• Dataset excerpt:

-- begin --

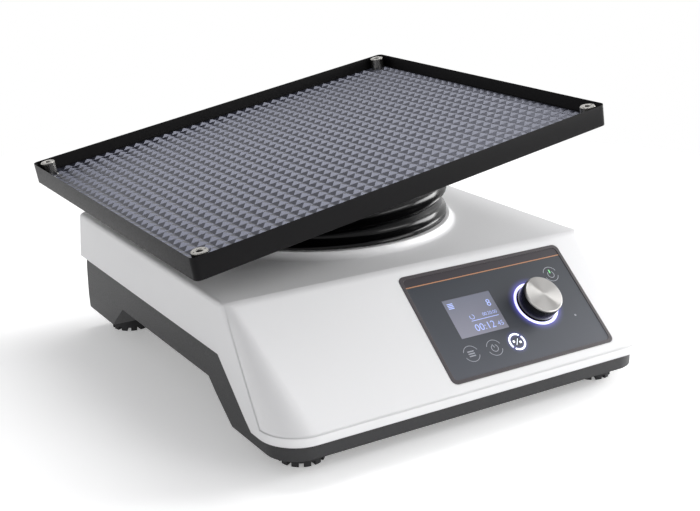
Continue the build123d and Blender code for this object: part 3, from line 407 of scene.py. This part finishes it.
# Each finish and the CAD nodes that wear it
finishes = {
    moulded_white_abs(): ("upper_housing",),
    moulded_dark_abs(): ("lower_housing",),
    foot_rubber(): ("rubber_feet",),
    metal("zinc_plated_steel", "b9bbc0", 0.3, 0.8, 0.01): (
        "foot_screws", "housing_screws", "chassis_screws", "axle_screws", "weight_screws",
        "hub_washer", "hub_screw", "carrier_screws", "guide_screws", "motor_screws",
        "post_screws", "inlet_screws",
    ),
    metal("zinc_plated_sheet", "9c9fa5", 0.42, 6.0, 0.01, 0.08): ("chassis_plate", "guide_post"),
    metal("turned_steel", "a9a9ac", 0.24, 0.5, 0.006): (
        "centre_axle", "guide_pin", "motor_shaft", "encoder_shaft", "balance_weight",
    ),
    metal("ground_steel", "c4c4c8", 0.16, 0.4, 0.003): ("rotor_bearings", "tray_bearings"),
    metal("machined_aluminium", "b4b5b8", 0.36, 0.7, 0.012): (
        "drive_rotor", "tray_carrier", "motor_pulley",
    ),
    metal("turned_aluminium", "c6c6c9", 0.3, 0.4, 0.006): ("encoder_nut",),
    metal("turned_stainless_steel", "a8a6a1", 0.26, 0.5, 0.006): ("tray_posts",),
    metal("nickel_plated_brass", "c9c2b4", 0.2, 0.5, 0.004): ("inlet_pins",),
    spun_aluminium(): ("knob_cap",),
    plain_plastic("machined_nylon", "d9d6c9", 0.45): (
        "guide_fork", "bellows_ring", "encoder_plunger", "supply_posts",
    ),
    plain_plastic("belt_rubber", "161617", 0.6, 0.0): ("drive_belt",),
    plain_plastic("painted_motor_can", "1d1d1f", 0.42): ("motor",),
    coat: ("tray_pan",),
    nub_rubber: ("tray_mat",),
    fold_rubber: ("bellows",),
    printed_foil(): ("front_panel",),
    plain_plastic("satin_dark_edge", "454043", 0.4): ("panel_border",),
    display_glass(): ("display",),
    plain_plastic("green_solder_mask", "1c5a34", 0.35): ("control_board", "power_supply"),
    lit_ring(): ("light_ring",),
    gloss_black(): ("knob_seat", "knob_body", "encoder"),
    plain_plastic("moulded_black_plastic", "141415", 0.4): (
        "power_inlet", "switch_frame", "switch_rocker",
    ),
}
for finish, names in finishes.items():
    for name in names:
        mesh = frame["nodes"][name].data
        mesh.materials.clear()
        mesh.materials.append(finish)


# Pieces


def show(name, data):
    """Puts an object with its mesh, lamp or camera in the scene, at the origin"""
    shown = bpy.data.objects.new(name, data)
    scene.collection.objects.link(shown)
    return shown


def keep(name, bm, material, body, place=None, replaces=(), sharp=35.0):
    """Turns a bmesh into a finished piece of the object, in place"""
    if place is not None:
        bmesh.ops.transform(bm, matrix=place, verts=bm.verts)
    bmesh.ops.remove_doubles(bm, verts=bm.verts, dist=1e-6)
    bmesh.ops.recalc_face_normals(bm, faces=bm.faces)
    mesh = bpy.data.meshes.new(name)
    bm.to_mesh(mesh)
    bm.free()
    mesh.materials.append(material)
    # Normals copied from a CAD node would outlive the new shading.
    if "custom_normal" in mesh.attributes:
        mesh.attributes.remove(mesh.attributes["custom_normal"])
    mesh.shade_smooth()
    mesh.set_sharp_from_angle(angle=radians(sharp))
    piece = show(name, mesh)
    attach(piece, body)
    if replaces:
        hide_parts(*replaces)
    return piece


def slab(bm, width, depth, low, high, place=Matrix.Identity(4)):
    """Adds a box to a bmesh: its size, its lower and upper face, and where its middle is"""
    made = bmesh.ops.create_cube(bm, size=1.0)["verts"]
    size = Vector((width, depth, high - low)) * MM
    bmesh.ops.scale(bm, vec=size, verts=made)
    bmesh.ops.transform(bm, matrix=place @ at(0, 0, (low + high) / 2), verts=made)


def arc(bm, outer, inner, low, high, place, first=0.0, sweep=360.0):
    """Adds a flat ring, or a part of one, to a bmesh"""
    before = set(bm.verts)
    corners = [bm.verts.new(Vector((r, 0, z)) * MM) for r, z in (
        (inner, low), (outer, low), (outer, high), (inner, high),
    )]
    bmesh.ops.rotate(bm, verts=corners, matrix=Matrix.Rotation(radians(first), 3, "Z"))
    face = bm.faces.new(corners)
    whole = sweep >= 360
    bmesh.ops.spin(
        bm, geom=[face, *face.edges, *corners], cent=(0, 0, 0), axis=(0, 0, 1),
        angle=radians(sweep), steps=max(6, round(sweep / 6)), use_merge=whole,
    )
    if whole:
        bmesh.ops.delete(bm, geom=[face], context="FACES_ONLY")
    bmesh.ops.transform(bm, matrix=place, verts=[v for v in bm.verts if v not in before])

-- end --

• Instructions for the task: For the material, find the number of lines holding the word "finishes" and give that figure and nothing more.

• Answer for this exercise: 3